(Data listing)
________________________

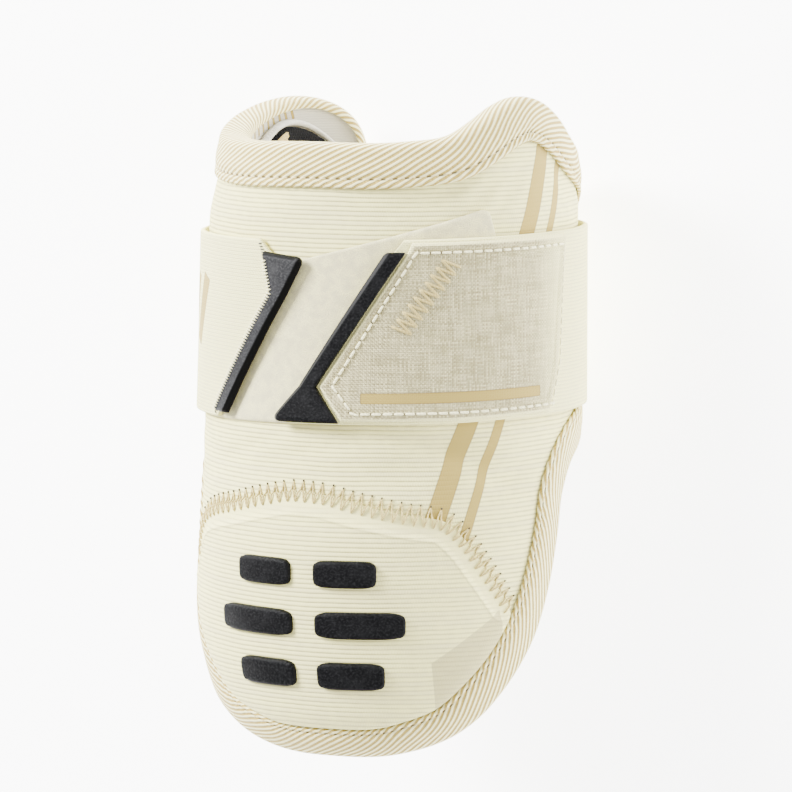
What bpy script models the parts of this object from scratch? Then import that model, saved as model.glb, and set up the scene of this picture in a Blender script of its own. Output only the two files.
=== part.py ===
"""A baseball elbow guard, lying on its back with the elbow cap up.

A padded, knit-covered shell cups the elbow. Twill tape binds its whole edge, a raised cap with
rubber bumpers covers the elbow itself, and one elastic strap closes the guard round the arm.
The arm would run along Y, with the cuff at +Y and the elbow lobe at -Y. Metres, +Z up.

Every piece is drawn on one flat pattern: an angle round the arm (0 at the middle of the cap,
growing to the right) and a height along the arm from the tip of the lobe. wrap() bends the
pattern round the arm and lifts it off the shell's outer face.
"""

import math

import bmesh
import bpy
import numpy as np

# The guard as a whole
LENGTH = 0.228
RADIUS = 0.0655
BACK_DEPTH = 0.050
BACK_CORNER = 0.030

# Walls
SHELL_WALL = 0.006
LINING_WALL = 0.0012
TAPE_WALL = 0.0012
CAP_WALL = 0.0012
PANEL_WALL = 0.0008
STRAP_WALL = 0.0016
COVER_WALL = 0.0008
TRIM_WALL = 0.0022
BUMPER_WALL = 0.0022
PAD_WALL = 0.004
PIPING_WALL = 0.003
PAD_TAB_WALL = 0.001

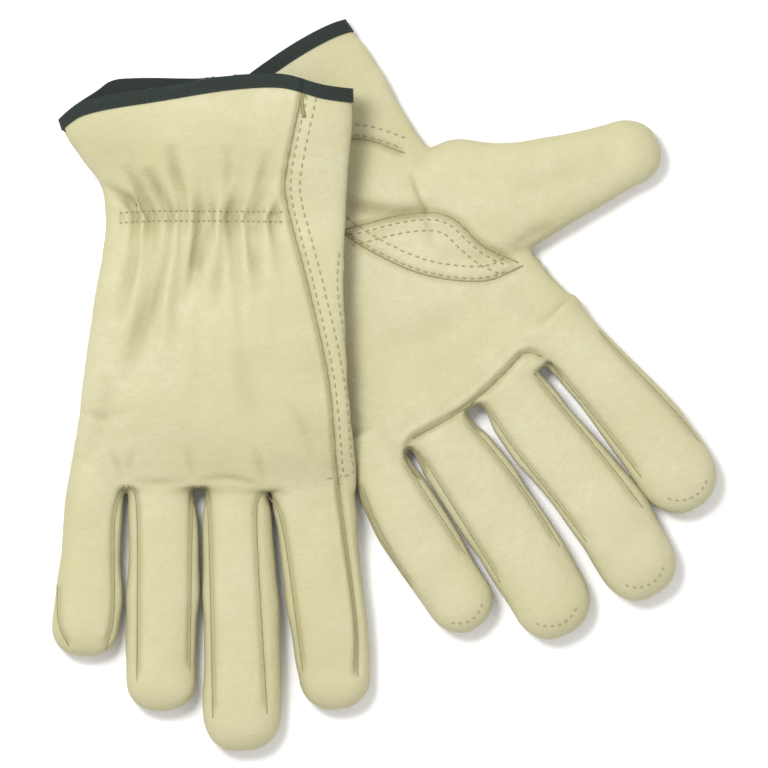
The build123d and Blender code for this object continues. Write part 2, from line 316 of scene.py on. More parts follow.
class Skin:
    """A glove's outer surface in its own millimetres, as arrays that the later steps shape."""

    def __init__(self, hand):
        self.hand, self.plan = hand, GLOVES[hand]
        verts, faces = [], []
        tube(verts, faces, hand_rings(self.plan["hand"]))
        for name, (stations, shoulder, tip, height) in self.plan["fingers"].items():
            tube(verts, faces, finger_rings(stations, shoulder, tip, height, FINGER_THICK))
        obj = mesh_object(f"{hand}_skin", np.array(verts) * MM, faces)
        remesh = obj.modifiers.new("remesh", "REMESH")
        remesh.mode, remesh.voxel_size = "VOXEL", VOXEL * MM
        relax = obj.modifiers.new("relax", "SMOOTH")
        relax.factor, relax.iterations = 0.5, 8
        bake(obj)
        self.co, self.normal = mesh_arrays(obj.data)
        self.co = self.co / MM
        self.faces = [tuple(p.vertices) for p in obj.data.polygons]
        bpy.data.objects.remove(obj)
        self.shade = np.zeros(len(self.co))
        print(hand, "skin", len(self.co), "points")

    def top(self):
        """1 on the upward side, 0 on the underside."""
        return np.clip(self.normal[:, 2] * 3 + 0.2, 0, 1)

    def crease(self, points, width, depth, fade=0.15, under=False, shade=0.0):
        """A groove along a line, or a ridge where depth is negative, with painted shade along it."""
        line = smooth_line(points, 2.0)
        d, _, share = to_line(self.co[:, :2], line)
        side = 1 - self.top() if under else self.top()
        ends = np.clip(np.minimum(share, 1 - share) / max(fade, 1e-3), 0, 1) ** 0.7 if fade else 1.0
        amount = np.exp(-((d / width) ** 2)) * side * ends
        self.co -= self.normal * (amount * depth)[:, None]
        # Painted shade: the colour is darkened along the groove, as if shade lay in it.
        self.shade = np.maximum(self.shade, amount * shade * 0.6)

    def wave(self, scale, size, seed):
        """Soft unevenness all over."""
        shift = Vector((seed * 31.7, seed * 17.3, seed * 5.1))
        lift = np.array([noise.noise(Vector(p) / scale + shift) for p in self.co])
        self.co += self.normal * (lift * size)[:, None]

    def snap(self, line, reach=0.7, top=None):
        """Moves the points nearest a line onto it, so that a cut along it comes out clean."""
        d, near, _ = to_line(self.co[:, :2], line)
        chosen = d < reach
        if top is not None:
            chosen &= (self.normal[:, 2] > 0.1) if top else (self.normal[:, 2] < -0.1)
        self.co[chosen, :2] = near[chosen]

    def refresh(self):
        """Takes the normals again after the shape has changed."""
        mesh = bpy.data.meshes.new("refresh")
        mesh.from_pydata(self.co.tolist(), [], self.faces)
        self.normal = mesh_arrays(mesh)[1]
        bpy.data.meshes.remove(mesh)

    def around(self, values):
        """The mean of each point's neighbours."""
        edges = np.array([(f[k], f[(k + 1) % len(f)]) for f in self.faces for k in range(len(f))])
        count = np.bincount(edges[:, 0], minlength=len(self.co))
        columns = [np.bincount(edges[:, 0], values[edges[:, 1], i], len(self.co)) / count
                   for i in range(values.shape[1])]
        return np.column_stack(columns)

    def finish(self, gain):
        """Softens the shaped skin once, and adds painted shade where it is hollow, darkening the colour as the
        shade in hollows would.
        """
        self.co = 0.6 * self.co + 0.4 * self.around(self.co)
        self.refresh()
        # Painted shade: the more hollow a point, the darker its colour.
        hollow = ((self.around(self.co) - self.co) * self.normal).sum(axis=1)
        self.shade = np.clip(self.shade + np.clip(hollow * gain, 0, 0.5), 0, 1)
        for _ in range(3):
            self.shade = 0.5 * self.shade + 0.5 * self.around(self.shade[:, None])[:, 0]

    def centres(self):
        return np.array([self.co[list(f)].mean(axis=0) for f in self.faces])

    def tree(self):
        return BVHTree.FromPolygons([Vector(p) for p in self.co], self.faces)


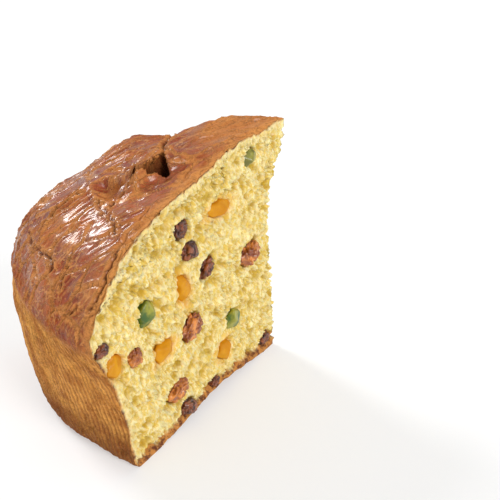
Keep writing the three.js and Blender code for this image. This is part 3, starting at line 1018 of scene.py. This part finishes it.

________________________

**TASK PROMPT**
Please copy only these lines, exactly: the first line of the records through the line containing "BACK_CORNER = 0.030", ends included.

**RESPONSE TO THIS TASK**
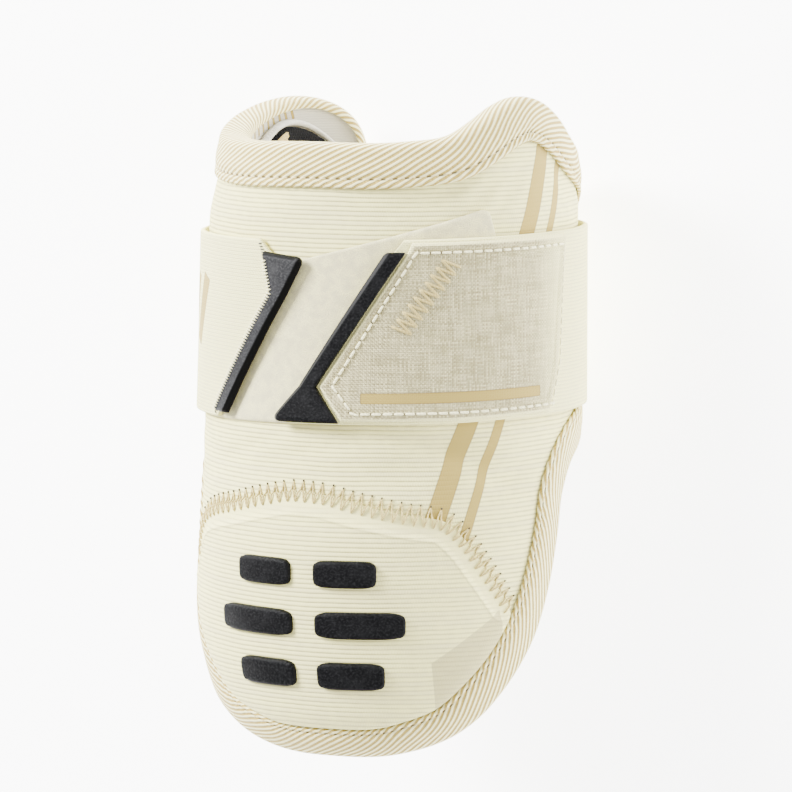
What bpy script models the parts of this object from scratch? Then import that model, saved as model.glb, and set up the scene of this picture in a Blender script of its own. Output only the two files.
=== part.py ===
"""A baseball elbow guard, lying on its back with the elbow cap up.

A padded, knit-covered shell cups the elbow. Twill tape binds its whole edge, a raised cap with
rubber bumpers covers the elbow itself, and one elastic strap closes the guard round the arm.
The arm would run along Y, with the cuff at +Y and the elbow lobe at -Y. Metres, +Z up.

Every piece is drawn on one flat pattern: an angle round the arm (0 at the middle of the cap,
growing to the right) and a height along the arm from the tip of the lobe. wrap() bends the
pattern round the arm and lifts it off the shell's outer face.
"""

import math

import bmesh
import bpy
import numpy as np

# The guard as a whole
LENGTH = 0.228
RADIUS = 0.0655
BACK_DEPTH = 0.050
BACK_CORNER = 0.030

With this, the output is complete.